We have to go pick up my car at Mr. Gaunt’s mom’s house. We stop at Taco bell where I want a Chicken Fresco soft taco. I order the burrito on accident and it has cheese and refried beans (which I hate) and I cry and refuse to eat it. When we get to his mom’s house we go upstairs where she is looking on the computer at my blog. She tells me I looked unhappy in my fat pictures but happy in my newer skinny pictures. I am sad that we are talking about me being fat, and even sadder that I feel unhappy right now. I cry more and we hug.

I have to drive my car home by myself and my windows are dirty so the lights of the oncoming traffic blurs my view. I talk to Mr. Gaunt in the car behind me as we drive home. I feel safe knowing he is driving right behind me.
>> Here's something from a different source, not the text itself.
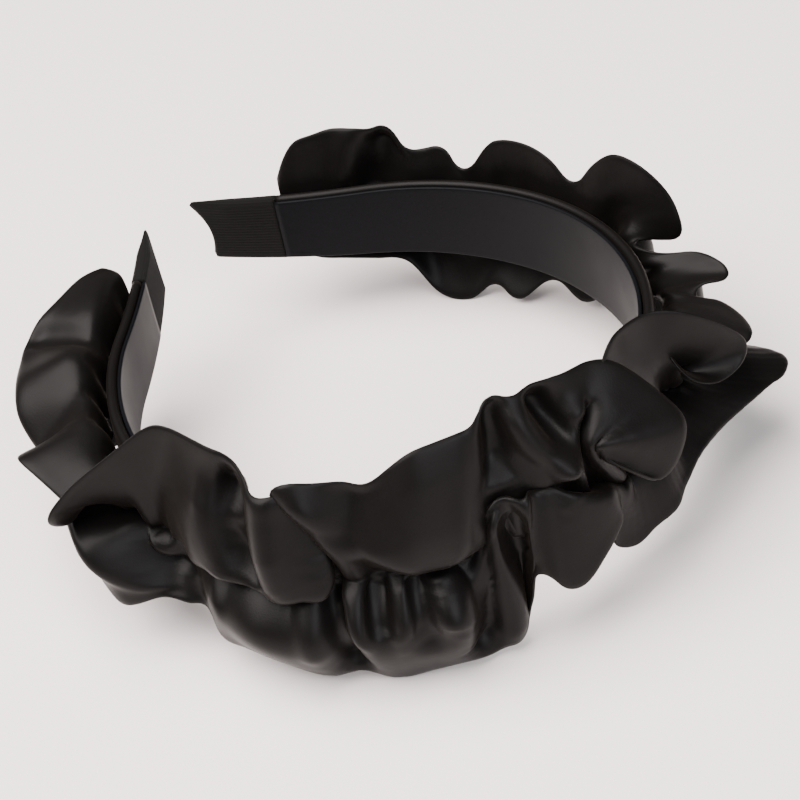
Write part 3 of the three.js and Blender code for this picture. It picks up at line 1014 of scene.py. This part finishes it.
@dataclass
class ClothRelaxer:
    """Lets a sheet find its length: each thread between grid points is pulled back to its flat
    length, soft stays across several threads keep folds round, and the hems are drawn to the
    folds' table, while the stitches stay put and the hoop and the floor hold the cloth off."""

    hoop: HoopPlan
    length: float
    stay: float = 0.35
    stay_length: float = 6.0
    round_share: float = 0.93
    bending: float = 0.02
    fullness: float = 0.15
    floor: float = 0.40
    clear_every: int = 4

    def pull(self, points: np.ndarray, free: np.ndarray, axis: int, step: int,
             rest: np.ndarray, strength: float, stay: bool = False) -> None:
        """Moves each pair of grid points a step apart towards their rest distance, in sets that
        share no point: the error times strength, shared by how free each end is.

        Args:
            points: The grid, changed in place.
            free: 0 for a pinned point, else 1, with a last axis of one.
            axis: 0 along the strip, 1 across it.
            step: How many grid steps apart the points of a pair are.
            rest: The rest distance of each pair.
            strength: The share of the error taken out.
            stay: Whether it only pushes apart.
        """
        grid, loose, wanted = (np.moveaxis(each, axis, 0) for each in (points, free, rest))
        for start in range(2 * step):
            one = slice(start, len(grid) - step, 2 * step)
            two = slice(start + step, None, 2 * step)
            gap = grid[two] - grid[one]
            length = np.sqrt(np.einsum("ijk,ijk->ij", gap, gap))[..., None]
            share = strength * (length - wanted[start::2 * step]) / np.maximum(length, 1e-6)
            if stay:
                share = np.minimum(share, 0)
            move = gap * (share / np.maximum(loose[one] + loose[two], 1e-6))
            grid[one] += loose[one] * move
            grid[two] -= loose[two] * move

    def bend(self, points: np.ndarray, free: np.ndarray) -> None:
        """Stiffness in bending: each point moves a share of the way to the mean of its neighbours
        two steps off, along the rows and across them.

        Args:
            points: The grid, changed in place.
            free: 0 for a pinned point, else 1.
        """
        for axis in (0, 1):
            rows, loose = np.moveaxis(points, axis, 0), np.moveaxis(free, axis, 0)
            mean = (rows[4:] + rows[:-4]) / 2
            rows[2:-2] += self.bending * loose[2:-2] * (mean - rows[2:-2])

    def clear(self, points: np.ndarray, along: np.ndarray, free: np.ndarray) -> np.ndarray:
        """Moves what has come through the hoop's outer face back out, and lifts what is under
        the floor.

        Args:
            points: The grid, changed in place.
            along: A guess of each point's place along the hoop.
            free: 0 for a pinned point, else 1.

        Returns:
            The better guess.
        """
        along, out, rise = self.hoop.follow(points, along)
        short = np.maximum(self.hoop.least_out(along, rise) - out, 0)
        points[..., :2] += (free[..., 0] * short)[..., None] * self.hoop.at(along)[1]
        points[..., 2] = np.maximum(points[..., 2], self.floor)
        return along

    def run(self, points: np.ndarray, aim: np.ndarray, along: np.ndarray, hold: np.ndarray,
            rounds: int, draw: tuple[float, float]) -> tuple[np.ndarray, np.ndarray]:
        """Repeats all pulls for a number of rounds, the draw to the aim fading from its first
        value to its second.

        Args:
            points: The grid at the start.
            aim: Where the folds' table has each point.
            along: Each point's place along the hoop.
            hold: How strongly the aim draws, up to 1 at the hems.
            rounds: How many rounds.
            draw: The share of the way to the aim taken each round, first and last.

        Returns:
            The grid and its places along the hoop.
        """
        points = points.copy()
        rows, columns = points.shape[:2]
        du = self.length / (rows - 1)
        drawn = np.linalg.norm(np.diff(aim, axis=0), axis=-1, keepdims=True)
        thread = drawn + self.fullness * np.maximum(du - drawn, 0)
        cross = np.linalg.norm(np.diff(aim, axis=1), axis=-1, keepdims=True)
        run = np.concatenate([np.zeros((1, columns, 1)), np.cumsum(thread, 0)])
        free = np.ones((rows, columns, 1))
        free[:, columns // 2] = 0
        reach = max(int(round(self.stay_length / du)), 2)
        stays = (run[reach:] - run[:-reach]) * self.round_share
        for turn in range(rounds):
            fade = (1 - turn / rounds) ** 2
            share = draw[1] + (draw[0] - draw[1]) * fade
            points += free * share * hold * (aim - points)
            self.bend(points, free)
            self.pull(points, free, 0, reach, stays, self.stay, True)
            self.pull(points, free, 1, 1, cross, 1.0)
            self.pull(points, free, 0, 1, thread, 1.0)
            if (turn + 1) % self.clear_every == 0 or turn == rounds - 1:
                along = self.clear(points, along, free)
        return points, along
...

When we get home I try on new clothes that Pro gave me. The two pairs of pants that should fit are too big, but the dress looks pretty. I get a text from Kelli telling me how much she weighs, inspired by my previous post, she weighs less than I do. I am sad and happy. For a minute I want to tell her so bad what I weigh but I don’t. I am ashamed. I wont lie.

I talk to my mom again and we make summer plans to go to the island where my family had a cabin. I am excited and worried. Im afraid these plans wont come true. I miss home. I get off the phone with her and feel a little better. I check my blog updates and see a post from Nie Nie, one of my favorite blogs. An article has been written about her journey over the last year of recovering from a plane crash with 85% of her body burned. I want to cry for her. I am so happy for this woman I don’t even know, that she is alive today and although her body isn’t what she wants, it’s what she has. She can hold her babies and kiss her husband. And I know that my day wasnt that hard.